Yeah, Korea is the gift that keeps on giving. I giggled up a storm while reading this, and I love how the obviously phallic tentacles of octopi could be thought to produce a better boner, just as other cultures (including, maybe, Korea) have made a connection between potency and the horns of rhinos. I wonder if anyone ever touted bananas or sausages as dick medicine. But dog meat — that is baffling, unless Koreans view dogs the way dogs are seen in the American ghetto, as indiscriminately libidinous. And then there’s the expression “horndog,” and the out-of-date term “wolf,” which used to be applied to wham-bam-thank-you-ma’am types.
I have no idea where they get these things from. I think, though, that around here if someone says something it can pass for knowledge. Don’t question it; just do it.

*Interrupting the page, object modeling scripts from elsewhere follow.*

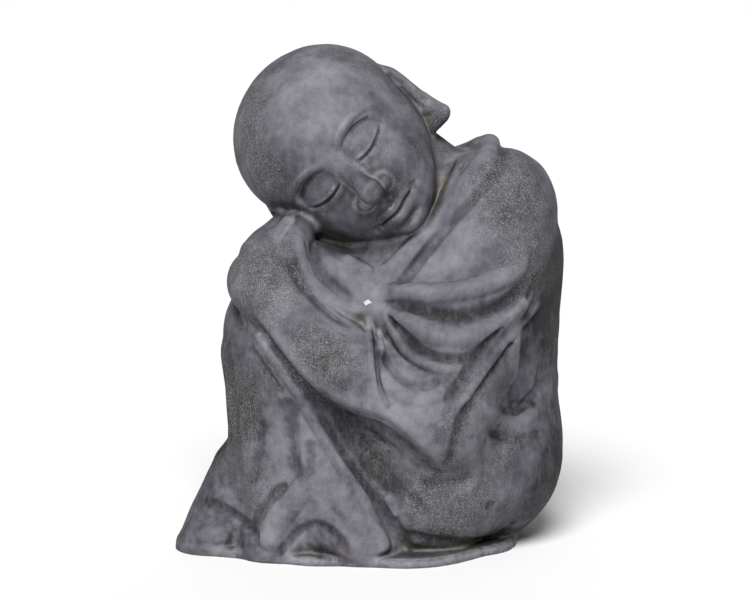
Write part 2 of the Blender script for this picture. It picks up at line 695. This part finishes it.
def close_checkers(value):
    """Where two opposite corners of a grid square are inside and the other two outside, the skin would
    meet itself along a line, so the shallower of the outside two is taken inside until none is left."""
    just_inside = -0.05
    planes = [((1, 0, 0), (0, 1, 0)), ((0, 1, 0), (0, 0, 1)), ((0, 0, 1), (1, 0, 0))]
    steps = np.array(value.strides) // value.itemsize
    flat = value.reshape(-1)
    found = 1
    while found:
        found = 0
        for one, other in planes:
            size = [value.shape[n] - one[n] - other[n] for n in range(3)]
            view = [value[tuple(slice(k[n], k[n] + size[n]) for n in range(3))] < 0
                    for k in ((0, 0, 0), one, tuple(np.add(one, other)), other)]
            checker = (view[0] == view[2]) & (view[1] == view[3]) & (view[0] != view[1])
            corner = np.argwhere(checker) @ steps
            found += len(corner)
            for at in corner:
                ring = at + np.array([0, steps @ one, steps @ np.add(one, other), steps @ other])
                outside = ring[flat[ring] >= 0]
                if len(outside) == 2:
                    flat[outside[flat[outside].argmin()]] = just_inside


def skin_of(value, lines):
    """Surface nets: one point in each cell that the surface crosses, at the middle of its crossings, and
    one quad round each grid edge that it crosses, turned to face outwards."""
    close_checkers(value)
    shape = np.array(value.shape)
    steps = np.array([shape[1] * shape[2], shape[2], 1])
    flat = value.reshape(-1)
    inside = value < 0
    corners = [inside[i:shape[0] - 1 + i, j:shape[1] - 1 + j, k:shape[2] - 1 + k]
               for i, j, k in np.ndindex(2, 2, 2)]
    crossed = np.logical_or.reduce(corners) & ~np.logical_and.reduce(corners)
    cells = np.argwhere(crossed)
    first = cells @ steps
    total = np.zeros((len(cells), 3))
    count = np.zeros(len(cells))
    spans = [np.diff(axis) for axis in lines]
    for axis in range(3):
        for corner in np.ndindex(2, 2):
            low = np.zeros(3, int)
            low[(axis + 1) % 3], low[(axis + 2) % 3] = corner
            a = flat[first + low @ steps]
            b = flat[first + low @ steps + steps[axis]]
            meets = (a < 0) != (b < 0)
            t = np.where(meets, a / np.where(meets, a - b, 1), 0)
            for n in range(3):
                share = t if n == axis else low[n]
                place = lines[n][cells[:, n]] + spans[n][cells[:, n]] * share
                total[:, n] += np.where(meets, place, 0)
            count += meets
    points = total / count[:, None]
    point_of = np.full(value.size, -1)
    point_of[first] = np.arange(len(cells))
    quads = []
    for axis in range(3):
        low = [slice(1, -1)] * 3
        high = list(low)
        high[axis] = slice(2, None)
        change = inside[tuple(low)] != inside[tuple(high)]
        at = (np.argwhere(change) + 1) @ steps
        b, c = steps[(axis + 1) % 3], steps[(axis + 2) % 3]
        ring = np.stack([at - b - c, at - c, at, at - b], 1)
        turned = flat[at] >= 0
        ring[turned] = ring[turned][:, ::-1]
        quads.append(point_of[ring])
    return points, np.concatenate(quads)


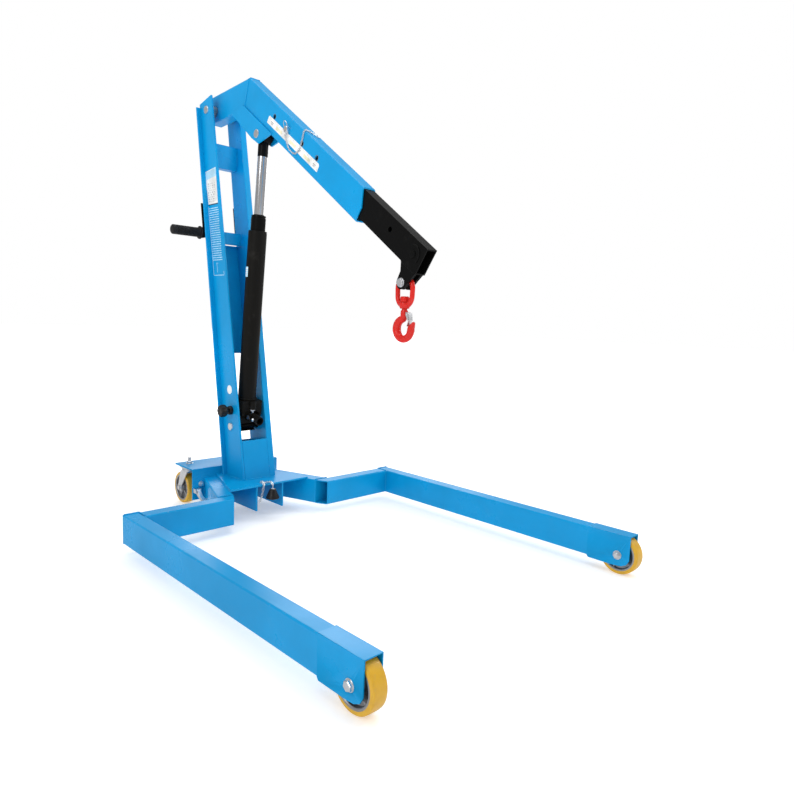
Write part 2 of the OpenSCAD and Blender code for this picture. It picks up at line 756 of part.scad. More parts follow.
castor_axle_r = 6;
module castor_fork(side) {
    x = side * castor_x;
    cheek = [
        [castor_y - 26, fork_crown + fork_t], [castor_y + 26, fork_crown + fork_t],
        [castor_wheel_y + 14, wheel_r + 8], [castor_wheel_y + 14, wheel_r - 12],
        [castor_wheel_y - 14, wheel_r - 12], [castor_wheel_y - 16, wheel_r + 10]];
    difference() {
        union() {
            for (x0 = [-fork_in - fork_t, fork_in]) side_plate(cheek, x + x0, fork_t);
            translate([x - fork_in, castor_y - 26, fork_crown]) cube([2 * fork_in, 52, fork_t]);
            translate([x, castor_y, fork_crown + fork_t])
                cylinder(r = 26, h = head_z - fork_crown - fork_t - 0.4);
        }
        translate([x, castor_y, fork_crown - eps]) cylinder(r = kingpin_r + run_gap, h = 40);
        x_rod(castor_axle_r, x - 40, x + 40, castor_wheel_y, wheel_r);
    }
}
module castor_fork_left() color(zinc) placed() castor_fork(-1);
module castor_fork_right() color(zinc) placed() castor_fork(1);

module castor_axle(side) {
    x = side * castor_x;
    x_rod(castor_axle_r, x - fork_in - fork_t, x + fork_in + fork_t + 8, castor_wheel_y, wheel_r);
    x_hex(10, x - fork_in - fork_t - 7, x - fork_in - fork_t, castor_wheel_y, wheel_r);
    x_hex(10, x + fork_in + fork_t, x + fork_in + fork_t + 7, castor_wheel_y, wheel_r);
}
module castor_axle_left() color(zinc) placed() castor_axle(-1);
module castor_axle_right() color(zinc) placed() castor_axle(1);

module castor_tyre_left() color(amber) placed() tyre(-castor_x, castor_wheel_y, castor_wheel_w);
module castor_tyre_right() color(amber) placed() tyre(castor_x, castor_wheel_y, castor_wheel_w);
module castor_hub_left() color(zinc) placed()
    hub(-castor_x, castor_wheel_y, castor_wheel_w, castor_axle_r + run_gap);
module castor_hub_right() color(zinc) placed()
    hub(castor_x, castor_wheel_y, castor_wheel_w, castor_axle_r + run_gap);

// ---- what each name draws ----
leg_left();
leg_right();
leg_end_caps();
wheel_housings();
cross_arms();
chassis_braces();
chassis_ribs();
foot_plate();
castor_bridge();
castor_plates();
castor_kingpins();
front_axles();
mast_web_left();
mast_web_right();
mast_cross_plates();
mast_foot_plates();
pivot_pin();
pivot_spacers();
ram_base_pin();
handle_straps();
handle_bar();
handle_grips();
brake_pivots();
park_knob();
release_knob();
boom_rear();
boom_front();
ram_bracket();
ram_top_pin();
lock_pin();
extension_tube();
hanger_fork();
hanger_bolt();
hook_bow();
swivel_nut();
hook();
hook_latch();
ram_cylinder();
gland_collar();
base_lug();
pump_block();
lever_socket();
pump_plunger();
ram_piston();
ram_rod();
rod_end();
front_tyre_left();
front_tyre_right();
front_hub_left();
front_hub_right();
castor_fork_left();
castor_fork_right();
castor_axle_left();
castor_axle_right();
castor_tyre_left();
castor_tyre_right();
castor_hub_left();
castor_hub_right();
brake_pedal_left();
brake_pedal_right();
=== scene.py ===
"""Looks for the workshop crane: every CAD node gets its finished mesh and a procedural material."""

import json
import math
import random

import bmesh
import bpy
from mathutils import Matrix, Vector

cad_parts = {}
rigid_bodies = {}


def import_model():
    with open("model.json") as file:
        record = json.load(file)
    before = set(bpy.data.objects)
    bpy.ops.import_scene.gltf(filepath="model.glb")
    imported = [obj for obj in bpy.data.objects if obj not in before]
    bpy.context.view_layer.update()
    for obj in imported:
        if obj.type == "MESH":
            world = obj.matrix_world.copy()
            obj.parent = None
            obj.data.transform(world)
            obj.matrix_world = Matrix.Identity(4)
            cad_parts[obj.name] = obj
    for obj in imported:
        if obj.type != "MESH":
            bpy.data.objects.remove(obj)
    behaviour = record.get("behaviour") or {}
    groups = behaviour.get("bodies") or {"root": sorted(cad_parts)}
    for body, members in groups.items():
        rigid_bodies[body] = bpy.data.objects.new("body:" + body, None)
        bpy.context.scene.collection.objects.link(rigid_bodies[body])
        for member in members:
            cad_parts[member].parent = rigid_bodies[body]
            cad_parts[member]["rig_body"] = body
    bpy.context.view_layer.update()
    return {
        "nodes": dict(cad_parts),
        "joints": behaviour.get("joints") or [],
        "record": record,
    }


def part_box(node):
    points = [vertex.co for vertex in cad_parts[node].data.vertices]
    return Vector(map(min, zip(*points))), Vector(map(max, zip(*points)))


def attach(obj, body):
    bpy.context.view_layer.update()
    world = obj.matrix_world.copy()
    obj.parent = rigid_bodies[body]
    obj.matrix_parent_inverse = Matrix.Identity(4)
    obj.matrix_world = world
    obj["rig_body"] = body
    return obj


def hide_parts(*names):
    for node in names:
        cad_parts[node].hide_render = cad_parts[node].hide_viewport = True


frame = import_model()

MM = 0.001
X, Y, Z = Vector((1, 0, 0)), Vector((0, 1, 0)), Vector((0, 0, 1))
rng = random.Random(7)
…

Like someone might say that a simple desk fan can chop oxygen molecules in half and suffocate you, and rather than conduct legitimate tests to question this theory, you’d say, “Well, someone said it so it must be true.” And that’s the reason for so much Korean “knowledge.”
Or maybe they’re so into their hip-hop these days that they all wanna be dawgs.
You know, David, with the ongoing disintegration of established and respectable news sources, I’m afraid the whole world is going to increasingly go the route of “Someone said it, so it must be true.” The tendency is already, and always, there, but we may be about to see a new spike of it in action in the West.
I suppose you’re right. It just amazes me that something someone said could be believed for so many years, and particularly something as ridiculous as “Hey, my boner was totally awesome after I hanged that dog and ate its balls.”
[…] Oh, and in case you missed it, here’s a link to my last post: “If Santa Was Korean.” […]
those amazonian penis fishies sound familiar, like they are in the dialogue of a movie i have seen…they would be fun to let loose in the hite house swimming pool, if not for the chlorine…
Penis fish in the White House swimming pool? That’s a good way to get yourself a phone tap, Michael.